ECLI:NL:GHAMS:2021:715
Gerechtshof Amsterdam
- Beschikking
- Rechtspraak.nl
Hoger beroep inzake verzoek tot ondertoezichtstelling van minderjarige [kind 1]
In deze zaak heeft het Gerechtshof Amsterdam op 9 maart 2021 uitspraak gedaan in hoger beroep over de ondertoezichtstelling van de minderjarige [kind 1]. De moeder, verzoekster in hoger beroep, had bezwaar gemaakt tegen de beschikking van de kinderrechter in de rechtbank Noord-Holland, die op 9 oktober 2020 had besloten [kind 1] onder toezicht te stellen van de gecertificeerde instelling William Schrikker Stichting Jeugdbescherming & Jeugdreclassering (GI) voor een periode van één jaar. De moeder stelde dat de gronden voor de ondertoezichtstelling niet meer aanwezig waren, terwijl de vader zich bij haar standpunt aansloot. De Raad voor de Kinderbescherming en de GI waren van mening dat de ondertoezichtstelling gerechtvaardigd bleef.
Tijdens de mondelinge behandeling op 28 januari 2021 werd duidelijk dat [kind 1] in het verleden te maken had gehad met ernstige problemen op school en in zijn ontwikkeling. De ouders hadden gezamenlijk het gezag over [kind 1] en zijn broertje [kind 2], maar de moeder had moeite met het accepteren van de problematiek van [kind 1]. Het hof oordeelde dat er ten tijde van de bestreden beschikking voldoende aanwijzingen waren dat [kind 1] ernstig in zijn ontwikkeling werd bedreigd. De zorgen van de Raad waren onderbouwd door diagnostisch onderzoek en rapportages.
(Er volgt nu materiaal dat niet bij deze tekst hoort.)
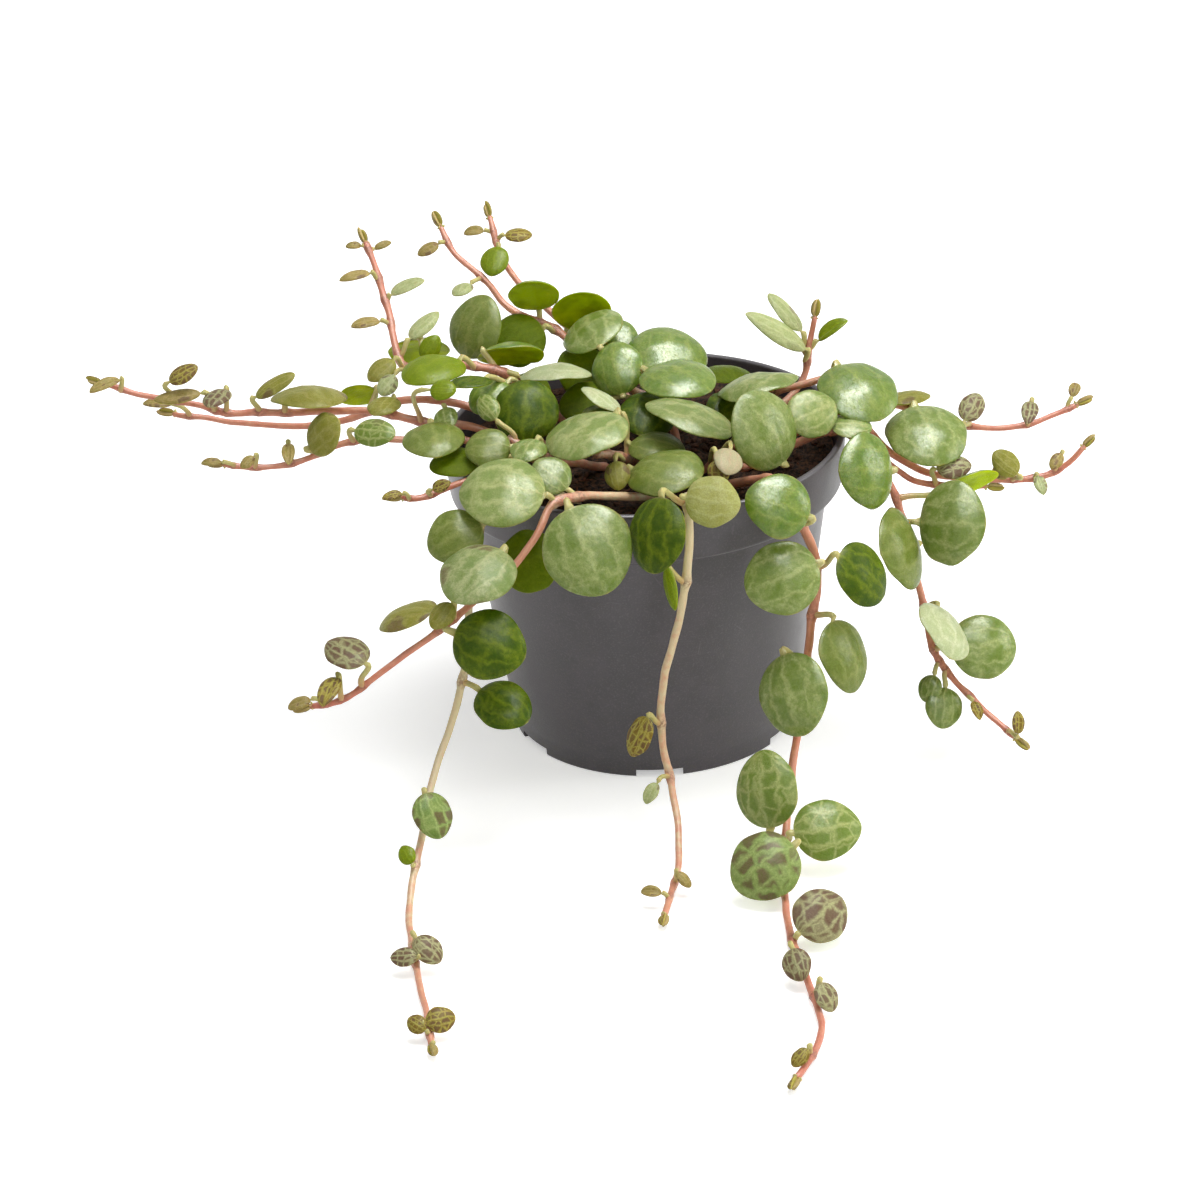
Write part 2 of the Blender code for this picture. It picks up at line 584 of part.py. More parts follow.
def stem_curve(name, thick, thin, route, cutters):
    """A tapering tube that starts just above the soil and ends in a blunt tip."""
    places = []
    for i, (near, far) in enumerate(zip(route, route[1:])):
        steps = max(1, round((Vector(far) - Vector(near)).length / STEM_STEP))
        places += [i + step / steps for step in range(steps)]
    places.append(len(route) - 1)
    curve = bpy.data.curves.new(name, "CURVE")
    curve.dimensions = "3D"
    curve.bevel_depth = MM
    curve.bevel_resolution = STEM_SIDES_RESOLUTION
    curve.use_fill_caps = True
    spline = curve.splines.new("POLY")
    spline.points.add(len(places) - 1)
    for point, place in zip(spline.points, places):
        where, _ = along(route, place)
        point.co = (*(where * MM), 1)
        point.radius = stem_radius(thick, thin, place / places[-1])
    return add_object(name, curve, cutters)


def curve_as_mesh(thing, where, finish):
    """The curve's tube as a closed mesh, in place of the curve."""
    bpy.context.view_layer.update()
    graph = bpy.context.evaluated_depsgraph_get()
    mesh = bpy.data.meshes.new_from_object(thing.evaluated_get(graph))
    shape = bmesh.new()
    shape.from_mesh(mesh)
    bmesh.ops.remove_doubles(shape, verts=shape.verts, dist=0.00001)
    bmesh.ops.recalc_face_normals(shape, faces=shape.faces)
    shape.to_mesh(mesh)
    shape.free()
    name, matrix = thing.name, thing.matrix_world.copy()
    curve = thing.data
    bpy.data.objects.remove(thing)
    bpy.data.curves.remove(curve)
    mesh.name = name
    made = add_object(name, mesh, where, finish)
    made.matrix_world = matrix
    return made


def facing(turn, lift):
    turn, lift = math.radians(turn), math.radians(lift)
    return Vector((math.sin(turn) * math.cos(lift), -math.cos(turn) * math.cos(lift), math.sin(lift)))


def bezier(a, b, c, d, t):
    s = 1 - t
    return a * s ** 3 + b * 3 * s * s * t + c * 3 * s * t * t + d * t ** 3


def leaf_sections(stem, row, clearance, stalk_radius, thickness, stalk_steps, blade_steps):
    """The rings of a leaf: round along its stalk, then flat and wide across its domed blade."""
    route = stem[2]
    place, centre, (turn, lift), length, width = row
    root, heading = along(route, place)
    centre = Vector(centre)
    up = facing(turn, lift)
    outwards = centre - root
    sideways = outwards - outwards.dot(heading) * heading
    sideways.normalize()
    start = root + sideways * clearance
    axis = outwards - outwards.dot(up) * up
    axis.normalize()
    across = axis.cross(up)
    margin = centre - axis * (length / 2)
    pull = STALK_BEND * (margin - start).length
    rings = []
    for i in range(stalk_steps):
        t = i / stalk_steps
        here = bezier(start, start + sideways * pull, margin - axis * pull, margin, t)
        ahead = bezier(start, start + sideways * pull, margin - axis * pull, margin, t + 0.05)
        way = (ahead - here).normalized()
        side = (across - across.dot(way) * way).normalized()
        rings.append((here, side * stalk_radius, side.cross(way) * stalk_radius))
    for i in range(blade_steps):
        # Stations are closer together near the two ends, where the outline turns.
        station = (1 - math.cos(math.pi * (i + 0.45) / (blade_steps - 0.1))) / 2
        half = max(width / 2 * math.sqrt(max(0, 1 - (2 * station - 1) ** 2)), stalk_radius)
        rise = LEAF_DOME * width * (1 - (2 * station - 1) ** 2)
        here = margin + axis * (length * station) + up * (rise - thickness / 4)
        share = math.sqrt(half / (width / 2))
        rings.append((here, across * half, up * (thickness / 2) * share))
    return [
        [middle + side * math.cos(angle) + top * math.sin(angle) for angle in ring_angles(LEAF_SIDES)]
        for middle, side, top in rings
    ]


def ring_angles(sides):
    return [2 * math.pi * i / sides for i in range(sides)]


def loft(shape, rings):
    """Walls between each ring and the next, and a cap at both ends. The last cap is returned."""
    rows = [[shape.verts.new(point * MM) for point in ring] for ring in rings]
    for near, far in zip(rows, rows[1:]):
        for i in range(len(near)):
            j = (i + 1) % len(near)
            shape.faces.new((near[i], near[j], far[j], far[i]))
    shape.faces.new(rows[0])
    return shape.faces.new(rows[-1])


def full_leaf(stem, row):
    thick, thin, route = stem
    clearance = stem_radius(thick, thin, row[0] / (len(route) - 1)) + LEAF_TO_STEM
    return leaf_sections(stem, row, clearance, STALK_RADIUS, LEAF_THICKNESS, 3, 5)


def young_leaf(stem, row):
    """It starts inside the stem, so that the two join."""
    if row[3] > BIG_YOUNG_LEAF:
        return leaf_sections(stem, row, 0.0, STALK_RADIUS, LEAF_THICKNESS, 2, 5)
    return leaf_sections(stem, row, 0.0, YOUNG_STALK_RADIUS, YOUNG_LEAF_THICKNESS, 1, 3)


def add_stem(name, parts, cutters, finish):
    """A stem's tube, joined with the young leaves that grow out of it."""
    stem = rooted(name)
    tube = curve_as_mesh(stem_curve(name, *stem, cutters), parts, finish)
    rows = YOUNG_LEAVES.get(name, [])
    for number, row in enumerate(rows, 1):
        def blade(shape, row=row):
            loft(shape, young_leaf(stem, row))
        label = f"{name}_young_{number}"
        young = add_object(label, mesh_from(label, blade), cutters)
        hidden(young)
        boolean(tube, young, "UNION")
    return tube


def add_leaves(name, parts, finish):
    stem = rooted(name)
    short = name.removeprefix("stem_")
    for number, row in enumerate(LEAVES.get(name, []), 1):
        def blade(shape, row=row):
            loft(shape, full_leaf(stem, row))
        label = f"leaf_{short}_{number}"
        leaf = add_object(label, mesh_from(label, blade), parts, finish)
        smooth(leaf.data)


def main():
    clear_scene()
    parts = collection(COLLECTION)
    cutters = collection(CUTTERS)
    plastic = material("pot_plastic", (0.035, 0.034, 0.042), 0.55)
    peat = material("peat", (0.03, 0.018, 0.012), 0.95)
    stem_skin = material("stem_skin", (0.42, 0.2, 0.12), 0.5)
    leaf_skin = material("leaf_skin", (0.1, 0.2, 0.05), 0.35)

    add_pot(parts, cutters, plastic)
    add_object("soil", mesh_from("soil", soil_plug), parts, peat)
    for name in STEMS:
        add_stem(name, parts, cutters, stem_skin)
        add_leaves(name, parts, leaf_skin)


main()
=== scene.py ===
# %% [markdown]
# # A string of turtles in a nursery pot
#
# String of turtles is a small trailing plant. Its leaves are thick, round and waxy, with pale veins
# that part the green into the plates of a turtle's shell. This one grows in a small black nursery pot.
# The lesson dresses a finished solid model of the plant: each solid is replaced by a finer mesh in
# the same place, and each finish is a set of shader nodes.
#
# We start by loading the solid model. Everything after this is placed in its frame, in metres, with
# +Z up and the front of the plant towards -Y.

# %% Load the solid model
import math
import random

import bmesh
import bpy
from mathutils import Matrix, Vector, noise


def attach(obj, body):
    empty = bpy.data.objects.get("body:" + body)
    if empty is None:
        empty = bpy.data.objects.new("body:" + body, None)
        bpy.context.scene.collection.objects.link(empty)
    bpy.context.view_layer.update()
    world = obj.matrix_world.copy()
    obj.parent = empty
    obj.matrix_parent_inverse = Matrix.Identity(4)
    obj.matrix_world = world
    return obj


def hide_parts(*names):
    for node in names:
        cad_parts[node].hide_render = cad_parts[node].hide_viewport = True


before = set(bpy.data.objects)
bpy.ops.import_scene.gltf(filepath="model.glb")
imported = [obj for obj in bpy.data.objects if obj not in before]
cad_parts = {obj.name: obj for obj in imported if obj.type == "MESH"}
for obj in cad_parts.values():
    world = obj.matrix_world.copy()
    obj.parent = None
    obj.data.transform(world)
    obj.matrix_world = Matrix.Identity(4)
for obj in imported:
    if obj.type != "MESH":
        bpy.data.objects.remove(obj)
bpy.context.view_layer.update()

MM = 0.001  # metres in a millimetre

# %% [markdown]
# ## The camera
#
# A long lens from half a metre away looks down by 26 degrees. The camera leans a little, so the pot
# stands slightly out of plumb. A lens shift moves the pot off the middle of the frame without turning
# the camera away from it.

# %% Camera
TARGET = Vector((0, 0, 25)) * MM
DISTANCE = 550 * MM
ELEVATION = math.radians(26.2)
LEAN = math.radians(-2.6)
SENSOR_WIDTH = 36
LENS = 108.9  # millimetres, as the sensor's width is
SHIFT = (-0.0418, -0.0317)


def added(name, data):
    """A new object in the scene, from a mesh, a lamp or a camera."""
    made = bpy.data.objects.new(name, data)
    bpy.context.scene.collection.objects.link(made)
    return made


camera_data = bpy.data.cameras.new("camera")
camera_data.sensor_width = SENSOR_WIDTH
camera_data.lens = LENS
camera_data.shift_x, camera_data.shift_y = SHIFT
camera = added("camera", camera_data)
back = Vector((0, -math.cos(ELEVATION), math.sin(ELEVATION)))
camera.location = TARGET + back * DISTANCE
lean = Matrix.Rotation(LEAN, 3, "Z").to_quaternion()
camera.rotation_euler = (back.to_track_quat("Z", "Y") @ lean).to_euler()
bpy.context.scene.camera = camera
print("camera at", [round(value, 3) for value in camera.location])

# %% [markdown]
# ## Shader maths as Python
#
# A finish needs many small sums. Linking Math nodes by hand hides what is worked out, so a small class
# wraps a socket, and an expression such as `1 - mask * 2` adds the nodes. Vectors go through Vector
# Math. Every other node comes from one method, which sets the node's own settings first and its
# sockets next.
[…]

Echter, tijdens de zitting in hoger beroep bleek dat [kind 1] op zijn nieuwe school goed functioneerde en dat de zorgen over zijn ontwikkeling afnamen. Het hof concludeerde dat de gronden voor de ondertoezichtstelling niet meer aanwezig waren en heeft de beschikking van de kinderrechter gedeeltelijk vernietigd. De ondertoezichtstelling werd bekrachtigd tot de datum van de uitspraak, maar het verzoek van de Raad voor de Kinderbescherming voor verdere ondertoezichtstelling werd afgewezen. De moeder kreeg geen proceskostenveroordeling toegewezen.